Thanksgiving Tips For Pet Owners From Best Friends Animal Society

Here are safety tips from Best Friends Animal Society:

"Too much rich, fatty food, or simply new, unfamiliar foods can upset a pet’s stomach--and even cause pancreatitis, which can be life-threatening—so owners should go easy on the tidbits. Poultry or ham bones can break up or splinter in a pet’s stomach and be deadly, so dogs and cats should never be allowed to gnaw on them, and bones should go outside to the trash immediately. Other food-flavored items like plastic wrap, string, mesh or the pop-up timer can smell tempting to curious pets, but can injure their stomachs if stolen and ingested. 

Chocolate, especially that used for baking, is toxic for dogs, so it should be kept out of reach. Other common food items that can be poisonous to dogs include onions, raisins and grapes, so avoid sharing these.

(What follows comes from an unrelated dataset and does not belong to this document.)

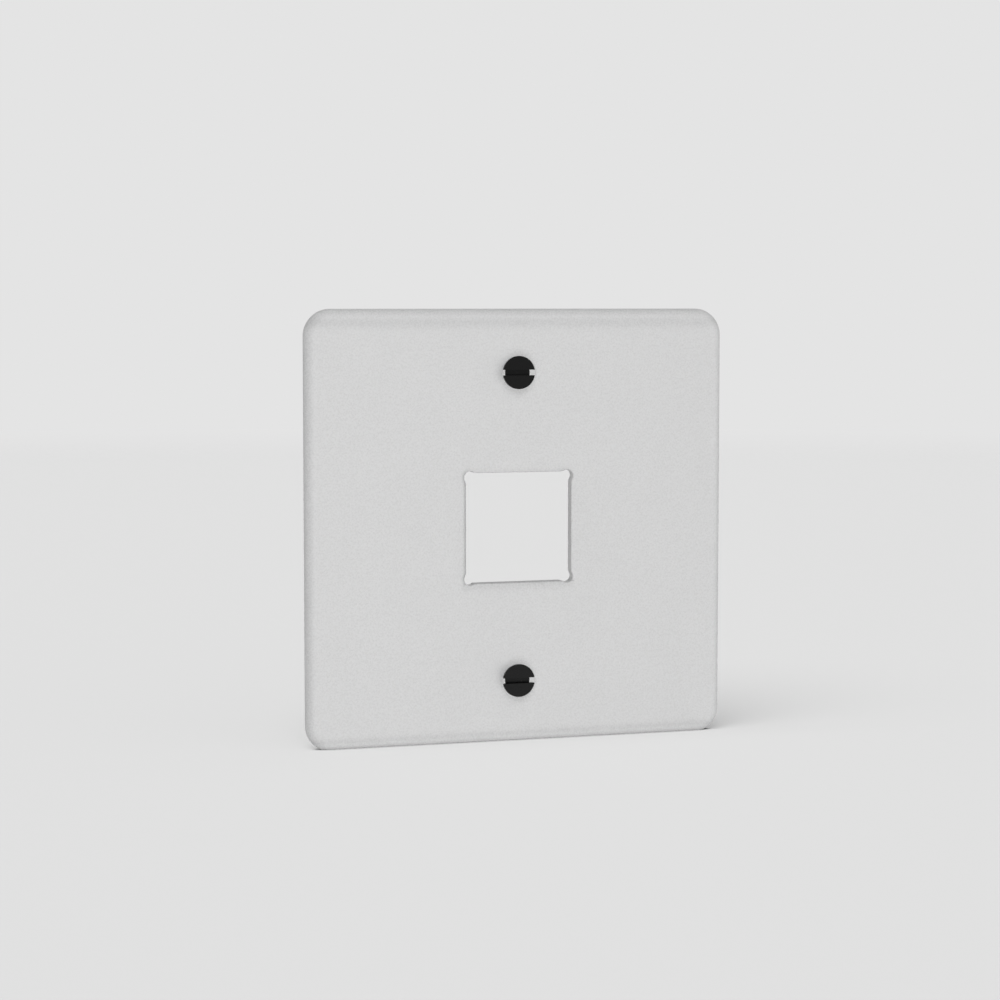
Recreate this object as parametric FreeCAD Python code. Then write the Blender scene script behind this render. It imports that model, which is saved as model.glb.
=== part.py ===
"""Keystone faceplate: one frosted clear plastic plate and its two slotted fixing screws.

Millimetres. The origin is the centre of the plate's flat back, which lies on the wall.
+Z is up, +X is to the right of someone facing the plate, and the front faces -Y.
"""
import FreeCAD, Part
import math
import os

Vector = FreeCAD.Vector

# ---- plate -------------------------------------------------------------------------------
PLATE_WIDTH = 85.0             # X, a single-gang plate
PLATE_HEIGHT = 85.0            # Z
PLATE_THICKNESS = 2.0          # Y
PLATE_CORNER_RADIUS = 5.25     # outline corners, seen from the front
EDGE_LAND = 0.1                # straight side wall left behind the rounded front edge

# ---- opening for the keystone module -------------------------------------------------------
OPENING_WIDTH = 21.5           # X
OPENING_HEIGHT = 21.5          # Z
RELIEF_RADIUS = 1.2            # corner relief, a circle through the opening's sharp corner
RELIEF_BLEND_RADIUS = 1.2      # eases the relief into the straight side
OPENING_EDGE_RADIUS = 0.2      # soft front rim of the opening

# ---- fixing screws ---------------------------------------------------------------------------
FIXING_PITCH = 60.3            # centre to centre of the wall box's two threaded lugs
HEAD_DIAMETER = 6.55
HEAD_LAND = 0.5                # cylindrical band above the cone
HEAD_PROUD = 0.1               # how far the head's face stands out of the plate
HEAD_EDGE_BREAK = 0.06         # chamfer round the head's face
CONE_ANGLE = 90.0              # full angle of the countersunk cone
SHANK_DIAMETER = 3.5           # outside of the M3.5 thread
SCREW_LENGTH = 8.0             # from the head's face to the tip
TIP_CHAMFER = 0.5
SLOT_WIDTH = 1.1
SLOT_DEPTH = 1.2

# ---- clearances --------------------------------------------------------------------------------
SHANK_CLEARANCE = 0.2          # round the shank, on the radius
HEAD_CLEARANCE = 0.1           # round the head's band, on the radius
SEAT_CLEARANCE = 0.02          # between the two cones, along the screw
CUTTER_OVERRUN = 1.0           # how far a cutting tool runs past the face that it opens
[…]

It’s a good idea to review these rules with any guests as well, since well-meaning holiday visitors might not know the potential harm caused by slipping treats to the pets under the table. If pet owners want to make the holiday special for their four-footed family members, they should plan ahead and have safe, delicious dog and cat treats on hand, like canned pet food or a tasty pet treats or fun toy. There are also many great recipes online for homemade dog and cat treats that are fun to make and extra special for our pets. 

A final note to consider is that many common decorative plants and flowers can be toxic for curious cats and dogs, so before buying plants or creating the centerpiece, it’s wise to check to ensure that you’re not using anything that could poison your pets. According to the AVMA, some plant hazards include amaryllis, baby’s breath, sweet William, some ferns, hydrangeas and others."